In our society, we require that products be produced, and once manufactured, they must be marketed in the most competitive way possible. Simultaneously, the nervous, apprehensive and often bored consumer becomes the target for all sorts of chicanery, albeit speckled with a bit of cleverness.

Advertising. It is one of those great annoyances that will not go away, similar to the embarrassment one feels on being a grown-up and needing to put baby powder on a summer heat rash. You wish you didn’t, but you guess you’d better.

How can you advertise something without coming across as the classic over-sales-pitching boob?

I experience it myself. Obviously as I travel on the road, I would like people to participate in my writing, my music, my endeavors and even to purchase some of this stuff so that I can continue to my odyssey and perpetuate my childhood whims.

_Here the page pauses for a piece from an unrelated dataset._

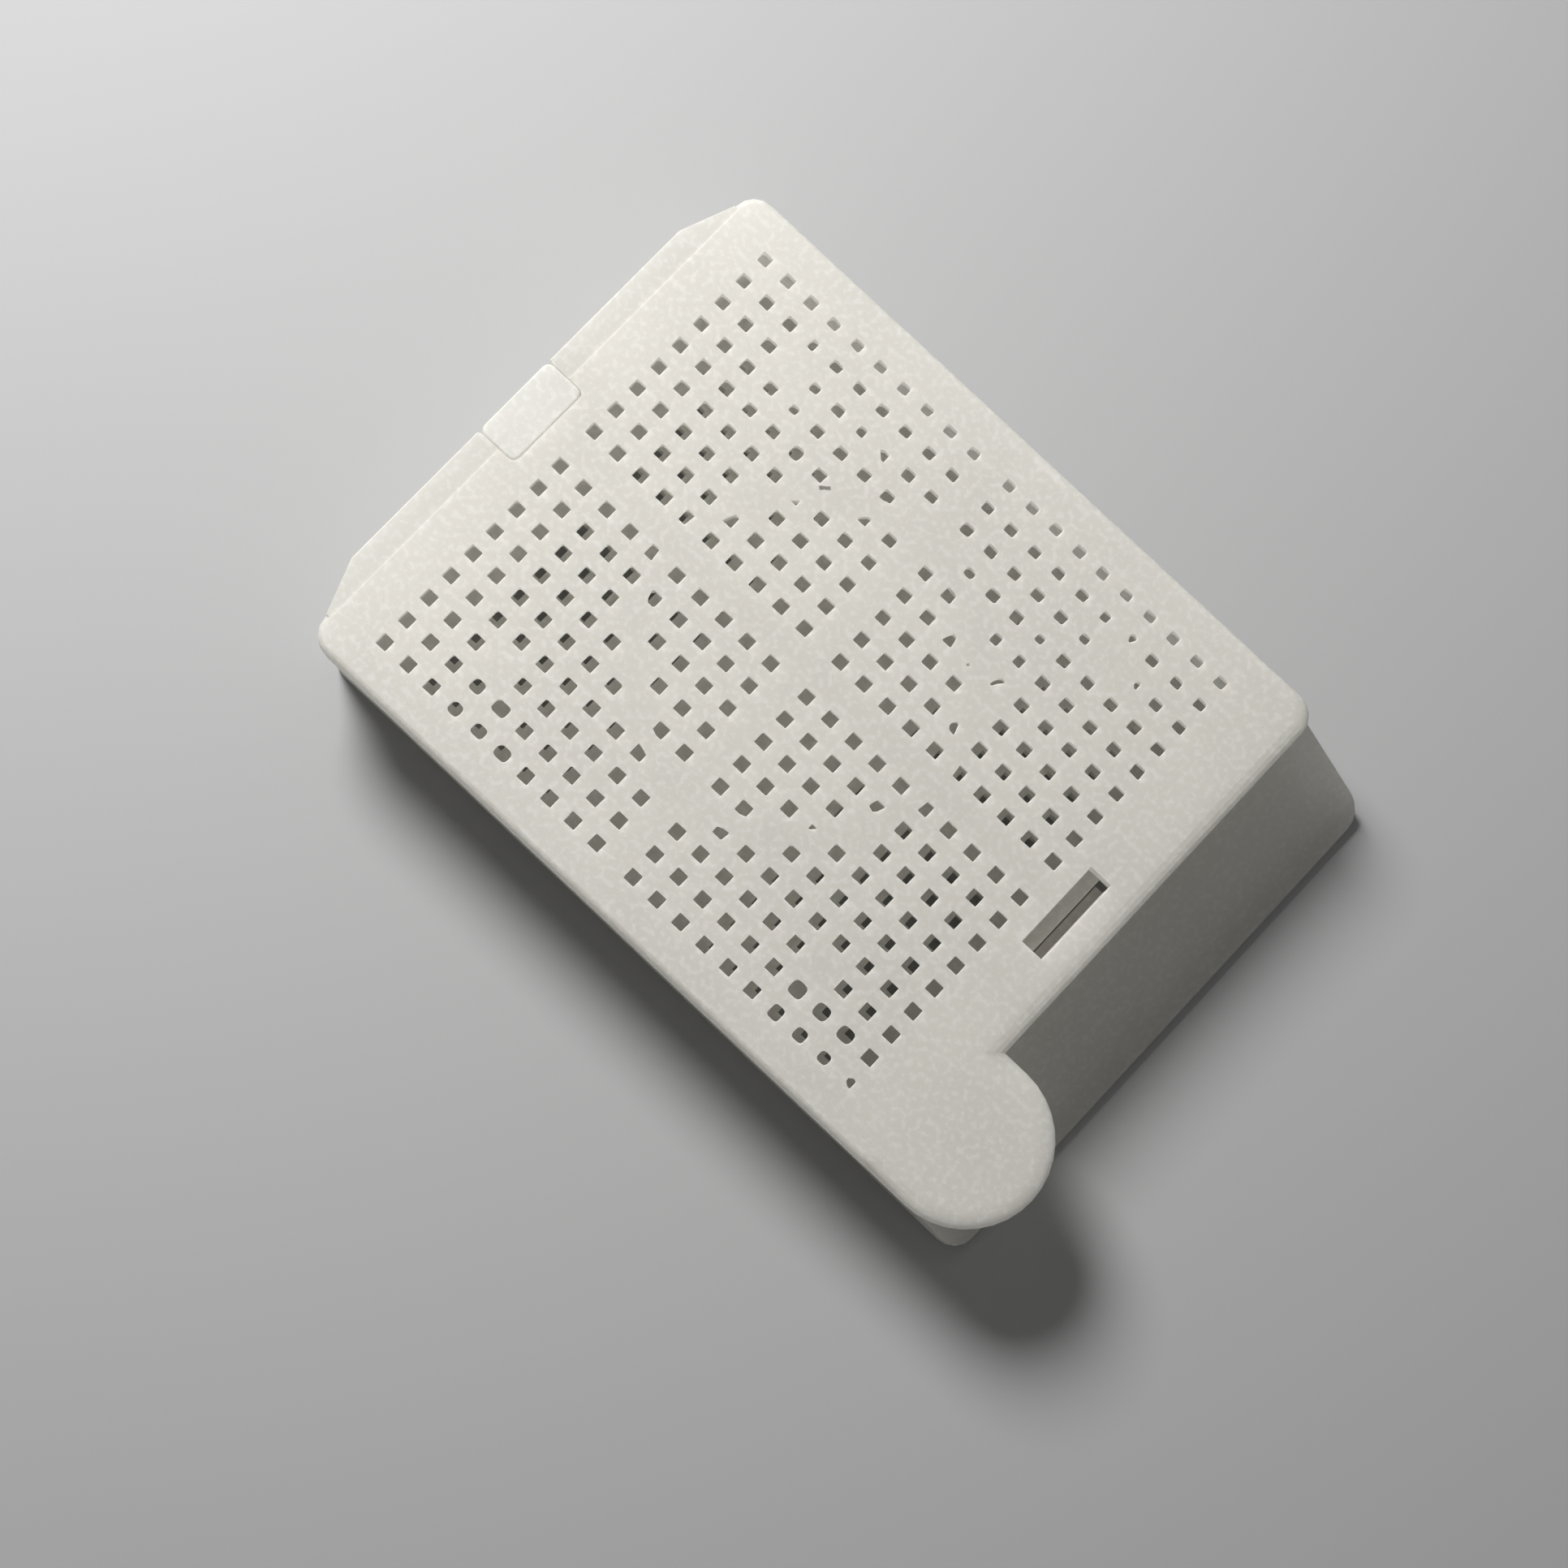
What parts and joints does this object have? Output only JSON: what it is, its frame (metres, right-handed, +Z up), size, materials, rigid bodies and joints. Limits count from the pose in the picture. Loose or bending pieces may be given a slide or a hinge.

But how can you be an ad man (or an ad woman, for that matter) without appearing callous to those around you, merely concerned about unloading inventory?

Well, there IS the truth. That means that every once in a while, when making your spiel, you realize that what you have to offer is not a perfect fit for the person in front of you, and you might just gain a soul by backing away and letting them know of your product’s limitations for their need.

This was demonstrated beautifully in the movie, Miracle on Thirty-Fourth Street. The Santa Claus character acknowledges that Macy’s does not have a certain toy and recommends other locations for acquiring it. Management was in an uproar … until they realized that it worked.

Yes, I guess that IS the key. If you can tell the truth about your product in an enthusiastic way, and then allow the patron to make his or her own decision on whether it fits in to their requirements without insisting that they are either short-sighted or “don’t yet understand the full range of your offer,” then you can be a decent ad man instead of an obnoxious one.

Advertising. It won’t go away.

Actually, it shouldn’t go away. But what we CAN require is our American right … to hear and decide for ourselves.